What to show human reviewers

When a track lands in manual review, surface the key signals so reviewers can make fast, informed decisions:
SignalWhat to showWhat it means
truth_scoreScore bar 0–1Overall AI probability
risk_seriesWaveform heatmapWhich sections triggered the detector
originBadgePredicted generator (if any)
head_a, head_b, head_cMini barsIndividual detection head scores
geo_scoreScoreSecondary corroborating score
tier_verdicts.recall"suspicious"Why it landed in review

Bulk intake pipeline

For high-volume intake, use jobs with webhooks:
Python
def submit_intake_batch(tracks: list[dict]) -> str:
    """Submit a batch for analysis.

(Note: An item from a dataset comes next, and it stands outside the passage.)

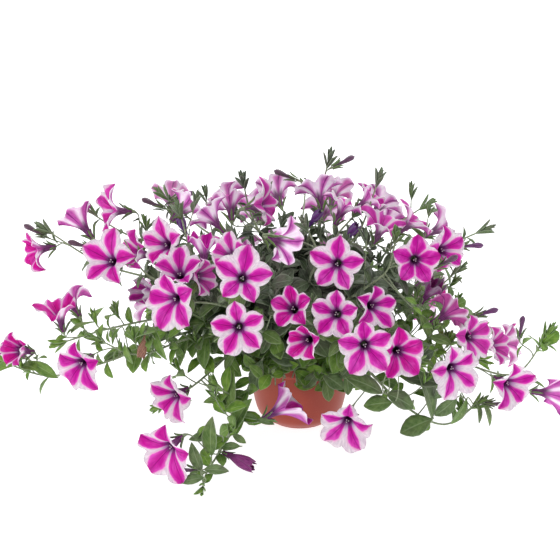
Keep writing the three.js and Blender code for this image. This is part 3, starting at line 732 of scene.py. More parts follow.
# The plant's plan, spray by spray. A hole is its ring and its place on the ring. A path is what the
# main stem passes on its way to its tip. A bloom is its limb's centre, the way it faces and its size.
# Joined blooms are one piece with their spray, and furled ones are closed. A bud is its middle and
# the way it points.
sprays = {
    "left_tip": {
        "hole": (1, 6),
        "path": [(-45, 2, 96), (-110, 6, 116), (-160, 10, 130), (-205, 8, 160)],
        "blooms": [(-214, 0, 143, -0.87, -0.48, -0.05, 0.85)],
        "buds": [(-213, 15, 156, -0.85, 0.1, 0.45)],
    },
    "left_crest": {
        "hole": (1, 5),
        "path": [(-42, 18, 108), (-95, 22, 136), (-138, 22, 150), (-172, 32, 168)],
        "joined": [(-153, 0, 176, -0.92, -0.35, 0.1, 0.95), (-178, 15, 166, -0.6, 0.3, 0.74, 1)],
        "buds": [(-176, 5, 147, -0.9, -0.2, 0.3)],
    },
    "left_face": {
        "hole": (1, 7),
        "path": [(-38, -20, 98), (-80, -30, 118), (-118, -32, 132), (-138, -20, 158)],
        "blooms": [(-148, -55, 152, -0.45, -0.78, 0.42, 1.12)],
        "joined": [(-131, -25, 149, -0.8, -0.5, 0.3, 0.85)],
    },
    "left_shoulder": {
        "hole": (0, 4),
        "path": [(-28, -28, 108), (-58, -42, 132), (-80, -44, 144), (-94, -30, 186)],
        "blooms": [(-106, -60, 165.5, -0.55, -0.78, 0.3, 1)],
        "joined": [(-92, -85, 153, -0.15, -0.65, 0.75, 0.95), (-75, -44, 163, -0.05, 0.1, 0.99, 0.8)],
        "furled": [(-92, -20, 170, -0.3, -0.3, 0.85, 0.7)],
    },
    "left_top": {
        "hole": (0, 3),
        "path": [(-24, 4, 116), (-52, 8, 144), (-78, 12, 158), (-112, 26, 184)],
        "joined": [(-72, -26, 181, -0.65, 0.3, 0.68, 0.95), (-89, 15, 179, 0.65, 0.3, 0.65, 0.85),
                   (-107, 48, 179, -0.2, 0.6, 0.75, 0.85)],
        "buds": [(-94, 20, 183, 0.9, 0.1, 0.3), (-118, 20, 177, -0.85, -0.1, 0.4)],
    },
    "back_top": {
        "hole": (0, 2),
        "path": [(-16, 16, 118), (-30, 28, 146), (-40, 34, 166), (-46, 24, 196)],
        "joined": [(-57, 36, 177, -0.1, 0.6, 0.75, 0.8)],
    },
    "left_low": {
        "hole": (2, 8),
        "path": [(-48, 4, 84), (-100, -6, 90), (-150, -10, 82), (-196, -4, 66)],
        "joined": [(-191, -24, 103, -0.15, -0.1, 0.98, 1), (-190, 26, 97, -0.5, 0.45, 0.7, 0.95),
                   (-124, -25, 118, -0.7, -0.55, 0.3, 0.75)],
    },
    "left_trail": {
        "hole": (2, 9),
        "path": [(-50, -14, 86), (-102, -38, 84), (-150, -56, 70), (-196, -50, 56), (-236, -34, 62)],
        "blooms": [(-221, -62, 82, -0.6, -0.7, 0.35, 0.78)],
        "joined": [(-238, -14, 68, -0.75, -0.2, 0.5, 0.75)],
    },
    "left_front": {
        "hole": (2, 11),
        "path": [(-42, -36, 84), (-86, -60, 90), (-124, -74, 82), (-158, -64, 92)],
        "blooms": [(-169, -92, 79, -0.45, -0.87, -0.1, 1.05)],
        "furled": [(-120, -84, 91, -0.2, -0.3, -0.9, 0.6)],
    },
    "low_left": {
        "hole": (2, 10),
        "path": [(-42, -17, 79), (-64, -32, 60), (-86, -44, 44), (-112, -40, 26)],
        "blooms": [(-101, -68, 44, -0.62, -0.75, -0.1, 1.15)],
    },
    "front_left": {
        "hole": (1, 8),
        "path": [(-28, -36, 96), (-52, -52, 112), (-74, -62, 120), (-104, -70, 122)],
        "blooms": [(-97, -104, 135, -0.5, -0.85, 0.1, 1.12)],
        "joined": [(-72, -71, 143, 0.8, -0.5, 0.1, 0.8)],
    },
    "front_crest": {
        "hole": (1, 9),
        "path": [(-12, -40, 112), (-24, -64, 136), (-34, -80, 150), (-52, -72, 178)],
        "blooms": [(-43, -118, 157, 0.05, -0.92, 0.35, 1.05)],
        "joined": [(-56, -96, 170, -0.5, -0.6, 0.6, 0.75)],
    },
    "front_mid": {
        "hole": (2, 13),
        "path": [(-18, -46, 86), (-30, -72, 100), (-40, -92, 112), (-62, -102, 110)],
        "blooms": [(-46, -128, 122, 0, -0.96, 0.26, 1.05)],
    },
    "front_trail": {
        "hole": (2, 12),
        "path": [(-24, -38, 75), (-36, -54, 58), (-46, -68, 38), (-58, -94, 18), (-71, -122, 5),
                 (-73, -149, 3)],
        "blooms": [(-100, -142, 31, -0.55, -0.8, -0.25, 1.25), (-12, -77, 42, 0.8, 0.15, 0.5, 1.25)],
        "buds": [(-86, -128, 10, -0.8, -0.5, 0.2)],
        "furled": [(-50, -114, 14, 0.85, -0.4, -0.25, 0.75)],
    },
    "front_right": {
        "hole": (2, 14),
        "path": [(6, -46, 88), (8, -70, 100), (10, -88, 110), (18, -104, 112)],
        "blooms": [(24, -119, 130, -0.2, -0.9, 0.35, 0.95), (1, -140, 116, -0.4, -0.85, 0.2, 0.78)],
        "joined": [(-8, -112, 133, -0.25, -0.8, 0.5, 0.85)],
    },
    "front_top": {
        "hole": (0, 5),
        "path": [(6, -28, 114), (8, -46, 138), (14, -58, 154), (2, -72, 186)],
        "blooms": [(25, -97, 160, -0.18, -0.95, 0.15, 1)],
        "joined": [(-11, -62, 166, 0.72, 0.45, -0.42, 0.95)],
    },
    "front_low": {
        "hole": (2, 15),
        "path": [(22, -42, 80), (36, -64, 86), (52, -82, 88), (88, -96, 82)],
        "blooms": [(46, -134, 110, 0.05, -0.97, 0.22, 1.06), (73, -112, 97, 0.25, -0.95, 0.12, 1.05)],
    },
    "right_face": {
        "hole": (1, 10),
        "path": [(26, -34, 104), (48, -48, 126), (66, -50, 142), (72, -64, 174)],
        "blooms": [(56, -94, 128, 0.5, -0.82, 0.28, 0.88), (86, -76, 157, 0.05, -0.98, 0.15, 0.98)],
        "buds": [(111, -60, 152, 0.75, -0.3, 0.55)],
    },
    "right_top": {
        "hole": (0, 0),
        "path": [(16, -4, 116), (32, -6, 146), (46, -8, 160), (62, -2, 204)],
        "joined": [(65, -22, 173, 0.35, -0.2, 0.9, 1), (58, 2, 188, 0.75, -0.1, 0.65, 0.7),
                   (36, -14, 187, 0.45, 0.12, 0.88, 0.95)],
        "furled": [(40, -22, 165, 0.5, -0.3, 0.75, 0.75)],
    },
    "top_centre": {
        "hole": (0, 1),
        "path": [(6, 10, 112), (6, 22, 142), (14, 42, 166), (24, 44, 210)],
        "joined": [(14, 26, 189, -0.15, 0.55, 0.82, 1.05), (-24, -8, 183, 0.88, -0.3, 0.2, 1)],
        "buds": [(35, 30, 209, 0.85, 0.1, 0.4), (-12, 30, 198, -0.9, -0.1, 0.4)],
        "furled": [(12, -8, 173, 0.5, -0.3, 0.75, 0.65)],
    },
    "right_crest": {
        "hole": (1, 11),
        "path": [(34, -16, 106), (64, -20, 128), (90, -20, 142), (146, -10, 164)],
        "blooms": [(113, -44, 156, 0.6, -0.77, 0.15, 0.95)],
        "joined": [(92, -8, 172, 0.8, 0.05, 0.6, 0.95)],
        "buds": [(134, -16, 152, 0.9, -0.2, 0.1)],
    },
    "right_mid": {
        "hole": (1, 0),
        "path": [(38, 0, 96), (72, -6, 106), (100, -8, 108), (128, 2, 128)],
        "blooms": [(119, -28, 103, 0.75, 0.3, 0.45, 1)],
        "joined": [(104, -38, 127, 0.45, -0.3, 0.85, 0.75)],
        "buds": [(149, -10, 95, 0.9, -0.1, 0.3)],
    },
    "right_low": {
        "hole": (2, 17),
        "path": [(46, -18, 80), (80, -26, 80), (112, -34, 70), (146, -28, 60)],
        "blooms": [(118, -84, 73, 0.45, -0.88, 0.05, 1.08)],
        "joined": [(136, -46, 87, 0.55, -0.75, 0.25, 1), (160, -10, 68, 0.75, -0.5, 0.35, 0.85)],
    },
    "right_trail": {
        "hole": (2, 0),
        "path": [(50, 4, 82), (96, 2, 68), (140, -6, 48), (176, -10, 44), (202, -2, 78)],
        "blooms": [(166, -54, 49, 0.6, -0.8, -0.05, 1.08), (206, -10, 26, 0.95, 0.2, -0.15, 0.95)],
        "buds": [(180, 8, 77, 0.1, -0.1, 0.95)],
    },
    "right_ground": {
        "hole": (2, 16),
        "path": [(36, -32, 75), (56, -46, 56), (82, -54, 32), (114, -52, 16), (142, -48, 34)],
        "blooms": [(34, -88, 29, -0.25, -0.92, -0.3, 1.1)],
        "buds": [(154, -52, 33, 0.95, -0.2, 0)],
    },
}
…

Returns job_id."""
    job = requests.post(
        "https://app.jobsbyhumans.com/api/v1/jobs",
        headers={"Authorization": f"Bearer {os.environ['HS_API_KEY']}"},
        json={
            "name": f"Intake {datetime.utcnow().date()}",
            "items": [
                {"item_id": t["id"], "url": t["url"]}
                for t in tracks
            ],
            "webhook_url": "https://yourapi.com/webhooks/hs",
        }
    ).json()
    return job["id"]

# In your webhook handler:
def handle_track_complete(event: dict):
    result = event  # track.complete payload
    decision = evaluate_intake_from_result(result)
    update_track_status(result["item_id"], decision)

Tuning the policy

The two-tier escalation above is a starting point. You can adjust based on your catalog’s risk tolerance: Stricter (fewer false negatives, more manual review):
  • Move the auto-reject line to recall instead of human_safe
  • Add a geo_score >= 0.5 secondary check before approving
More permissive (less manual review):
  • Only auto-reject when press_safe == "suspicious"
  • Use human_safe to flag for review rather than auto-reject
Start with the two-tier escalation above, run it for a few weeks, and measure your manual review queue’s outcome distribution. If reviewers are overturning too many auto-rejects, raise the threshold. If they’re mostly confirming AI, you can safely automate more.